The next set paired the soaring sense of floating in The Blue Bird set by Charles Villiers Stanford (1852-1924) (text Mary Coleridge) with David Lang's (b. 1957) by fire, the most engaging music thus far. The highly dissonant, spiky harmonies of baritone Robby Eisentrout's deep voice versus soprano Elizabeth Bates contrast texts of an interview of a CIA analyst as quoted by Robert Sheer and Attacking with Fire from Sun Tzu's Art of War. It has a horrendous text on using fire as a weapon of war and a CIA observer watching beautiful pelicans become smoking, twisting and hideously contorted as he witnessed an atomic bomb blast.

We were returned to a tender, delicate scene in The Evening Primrose (text John Clare, 1793-1864) set by Benjamin Britten (1913-1976) which was connected without pause to Zefiro torna e'l bel tempo rimena (Zephyr returns and brings good weather). Here Claudio Monteverdi (1567-1643) set a Petrarch sonnet with its rolling rhythm of joy as spring returns once again. To quote Brian Mummert's excellent program notes: “Monteverdi's florid dancing musical material mirrors this celebration only to yield to sequences of suspension which push at the boundaries of tonality to emphasize the narrator's accumulating pain—his beloved has gone to heaven."

Using a tune and lyrics from the Civil War period, Elegy by David Elder (b. 1986) tells us that looking up into the cosmos is only possible at night. Elder's music creates a sharp contrast with the sopranos' (Elizabeth Bates, Agnes Coakley, Allie Faulkner) sweet sung words, a recital of a hymn of nearness to God. There are unpredictable breaks in choral lines with words that disappear into a hum. We got the composer's point. Following this was a sensuous setting of Sappho's poem Piena sorgeva la luna (The full moon rose) set by Ildebrando Pizzetti (1880-1968) where a vocal melisma slowly builds to a dramatic climax in a ceremonial scene that seems almost supernatural. All voices were engaged in the rich sound of this early music by Walter Lambe (1450-1504). His setting of Stella caeli (Star of Heaven) is a prayer to Mary for protection from the black plague, then ravaging one-fifth of the population of London.

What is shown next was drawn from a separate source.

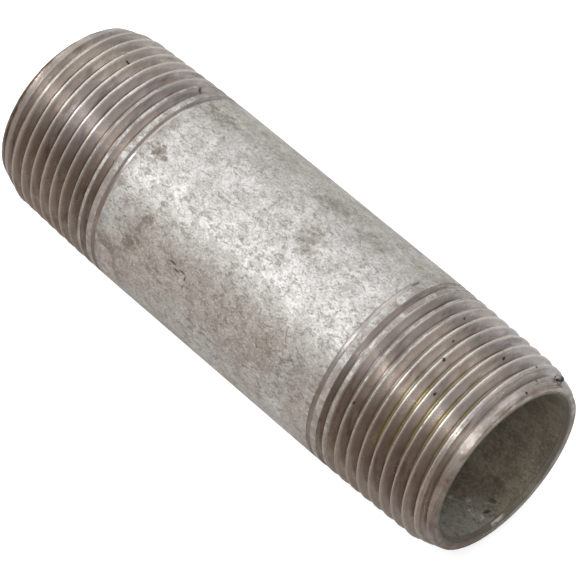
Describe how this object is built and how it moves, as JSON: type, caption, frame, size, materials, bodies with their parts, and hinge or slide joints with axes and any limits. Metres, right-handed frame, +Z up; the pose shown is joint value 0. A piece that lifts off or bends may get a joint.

Conductor Robertson spoke to us about the importance of live music, thanking Sandi Billy for making it happen at Virginia Wesleyan University (this was the third time in the past several years that The Thirteen has performed here). The ensemble then sang Sandi's favorite hymn: This Is My Father's World, arranged by Eriks Ešenvalds (b. 1977). Allie Faulkner sang the text set to a traditional melody that celebrates the life of a minister who often walked, telling his wife that he was going out to see the Father's world. Next we heard Earth Song composed by Frank Ticheli (b. 1958) who wanted to express his own longing for peace. Dolly Parton (b. 1946) had the last word in Light of a Clear Blue Morning. Her words and music, set as a spiritual by Craig Hella Johnson (b. 1962), encourages optimism in the face of both joy and trials.

To conclude, we will close with a remembrance of MD Ridge (1938-2017)—who adored The Thirteen above all other choral groups—by quoting her 2016 review: “They had everything one could possibly ask for: pristine diction, superb phrasing, immaculate intonation, flawless blend, crisp direction and extraordinary musicality.”